___ EXCERPTED RECORDS

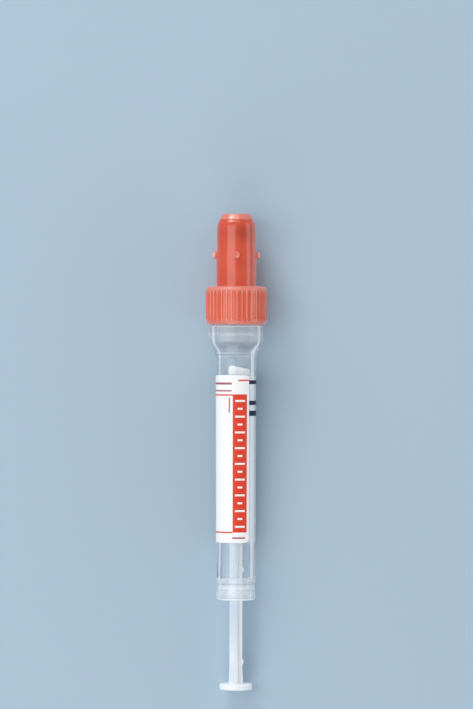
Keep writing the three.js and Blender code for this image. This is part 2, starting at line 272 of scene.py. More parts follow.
def makeTube():
    shape = tubeShape
    beadTop = shape["footRounding"] + shape["bead"]
    upperBead = shape["footHeight"] - shape["bead"]
    groove = shape["foot"] - shape["groove"]
    shoulderTop = shoulderBottom + shape["shoulderHeight"]
    collarTop = skirtBottom - shape["collarTop"]
    tube = turned("tubeBarrel", [
        (shape["recess"], 0, shape["recessMouth"]),
        (shape["foot"], 0, shape["footRounding"]),
        (shape["foot"], beadTop, shape["beadEdge"]),
        (groove, beadTop + shape["slope"], shape["beadEdge"]),
        (groove, upperBead - shape["slope"], shape["beadEdge"]),
        (shape["foot"], upperBead, shape["beadEdge"]),
        (shape["foot"], shape["footHeight"] - shape["slope"], shape["beadEdge"]),
        (shape["atFoot"], shape["footHeight"]),
        (shape["atShoulder"], shoulderBottom, shape["bend"]),
        (shape["collar"], shoulderTop, shape["bend"]),
        (shape["collar"], collarTop, shape["collarEdge"]),
        (neckRoot, collarTop, shape["neckFoot"]),
        (neckRoot, tubeTop, shape["rimEdge"]),
        (shape["neckInner"], tubeTop, shape["rimEdge"]),
        (shape["neckInner"], shoulderTop - shape["innerDrop"], shape["innerBend"]),
        (shape["bore"], shoulderBottom - shape["innerDrop"], shape["innerBend"]),
        (shape["bore"], shape["footHeight"], shape["boreEnd"]),
        (shape["throat"], shape["footHeight"] - shape["throatRamp"], shape["boreEnd"]),
        (shape["throat"], shape["recessDepth"], shape["recessEdge"]),
        (shape["recess"], shape["recessDepth"], shape["recessEdge"]),
    ], shape["steps"])
    join(tube, threadRidge("neckRidge", neckRoot, neckRoot + shape["threadProud"], neckThread))
    length = shape["neckWall"] / 2 + shape["lugProud"]
    lug = primitive(
        "lug", "cylinder", vertices=shape["lugSteps"], radius=shape["lugRadius"] * mm, depth=length * mm,
        rotation=(0, math.pi / 2, 0),
    )
    move(x=length / 2 - shape["collar"] - shape["lugProud"], z=collarTop - shape["lugDrop"])
    settle(lug)
    modify(lug, "BEVEL", width=shape["lugEdge"] * mm, segments=3, limit_method="ANGLE")
    join(tube, lug)
    return tube


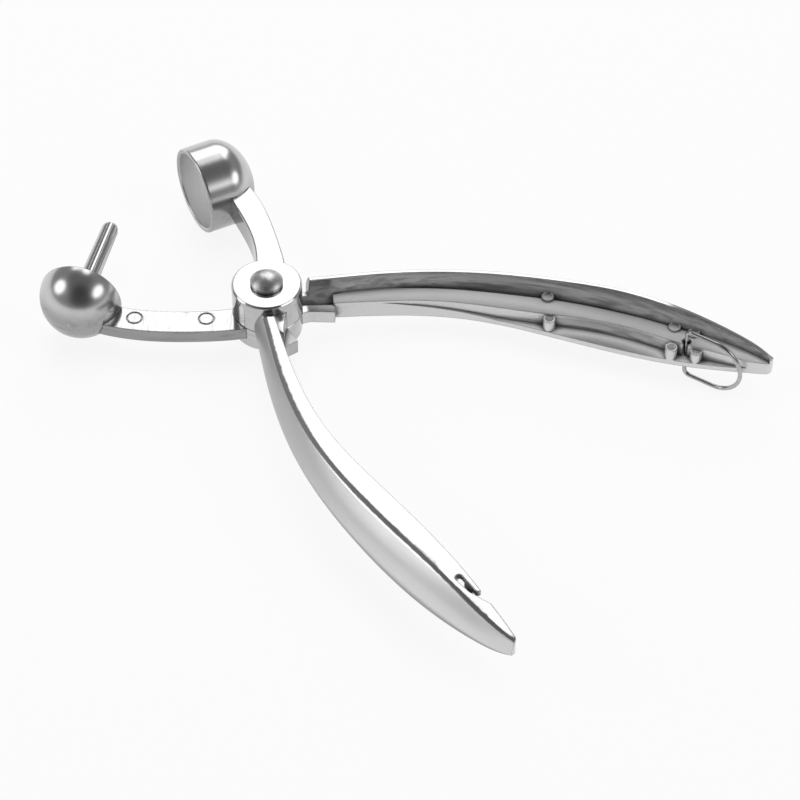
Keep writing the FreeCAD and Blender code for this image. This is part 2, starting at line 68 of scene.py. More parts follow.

______

JOB:
Your task is to repeat the data exactly, with nothing left out.

RESULT:
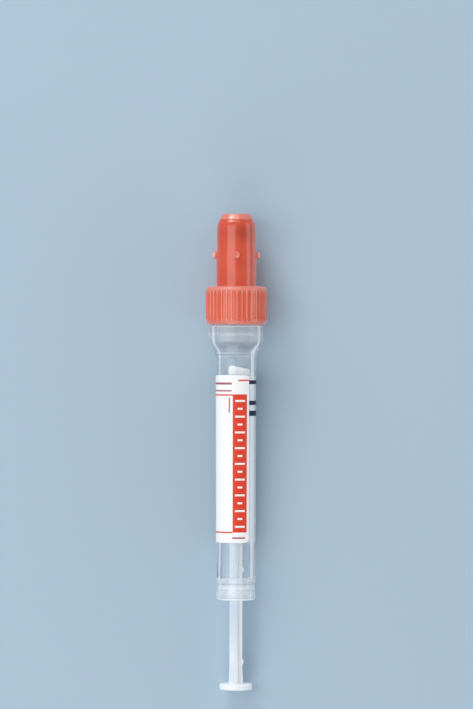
Keep writing the three.js and Blender code for this image. This is part 2, starting at line 272 of scene.py. More parts follow.
def makeTube():
    shape = tubeShape
    beadTop = shape["footRounding"] + shape["bead"]
    upperBead = shape["footHeight"] - shape["bead"]
    groove = shape["foot"] - shape["groove"]
    shoulderTop = shoulderBottom + shape["shoulderHeight"]
    collarTop = skirtBottom - shape["collarTop"]
    tube = turned("tubeBarrel", [
        (shape["recess"], 0, shape["recessMouth"]),
        (shape["foot"], 0, shape["footRounding"]),
        (shape["foot"], beadTop, shape["beadEdge"]),
        (groove, beadTop + shape["slope"], shape["beadEdge"]),
        (groove, upperBead - shape["slope"], shape["beadEdge"]),
        (shape["foot"], upperBead, shape["beadEdge"]),
        (shape["foot"], shape["footHeight"] - shape["slope"], shape["beadEdge"]),
        (shape["atFoot"], shape["footHeight"]),
        (shape["atShoulder"], shoulderBottom, shape["bend"]),
        (shape["collar"], shoulderTop, shape["bend"]),
        (shape["collar"], collarTop, shape["collarEdge"]),
        (neckRoot, collarTop, shape["neckFoot"]),
        (neckRoot, tubeTop, shape["rimEdge"]),
        (shape["neckInner"], tubeTop, shape["rimEdge"]),
        (shape["neckInner"], shoulderTop - shape["innerDrop"], shape["innerBend"]),
        (shape["bore"], shoulderBottom - shape["innerDrop"], shape["innerBend"]),
        (shape["bore"], shape["footHeight"], shape["boreEnd"]),
        (shape["throat"], shape["footHeight"] - shape["throatRamp"], shape["boreEnd"]),
        (shape["throat"], shape["recessDepth"], shape["recessEdge"]),
        (shape["recess"], shape["recessDepth"], shape["recessEdge"]),
    ], shape["steps"])
    join(tube, threadRidge("neckRidge", neckRoot, neckRoot + shape["threadProud"], neckThread))
    length = shape["neckWall"] / 2 + shape["lugProud"]
    lug = primitive(
        "lug", "cylinder", vertices=shape["lugSteps"], radius=shape["lugRadius"] * mm, depth=length * mm,
        rotation=(0, math.pi / 2, 0),
    )
    move(x=length / 2 - shape["collar"] - shape["lugProud"], z=collarTop - shape["lugDrop"])
    settle(lug)
    modify(lug, "BEVEL", width=shape["lugEdge"] * mm, segments=3, limit_method="ANGLE")
    join(tube, lug)
    return tube


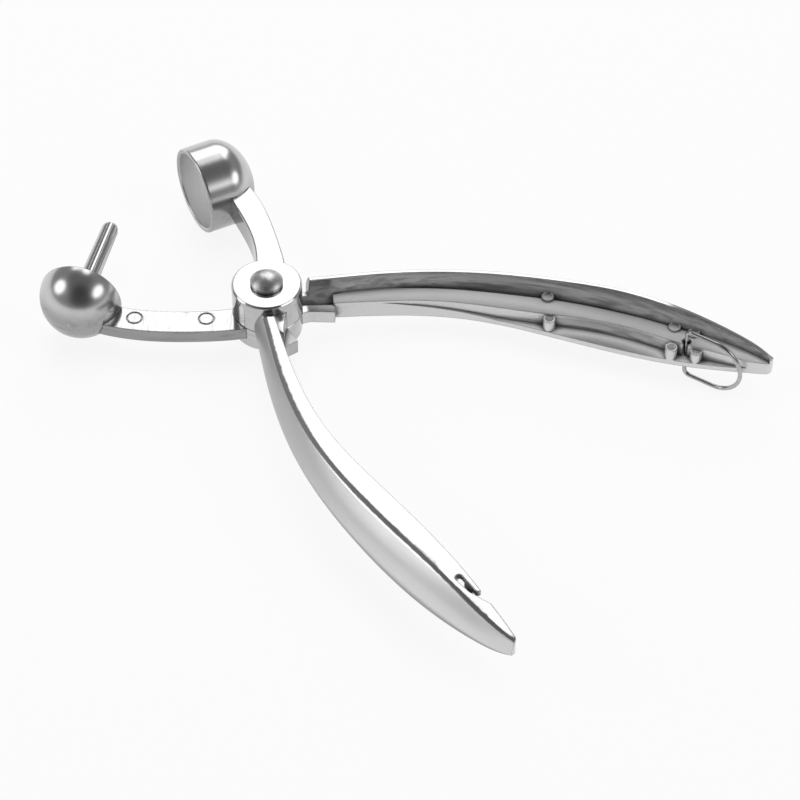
Keep writing the FreeCAD and Blender code for this image. This is part 2, starting at line 68 of scene.py. More parts follow.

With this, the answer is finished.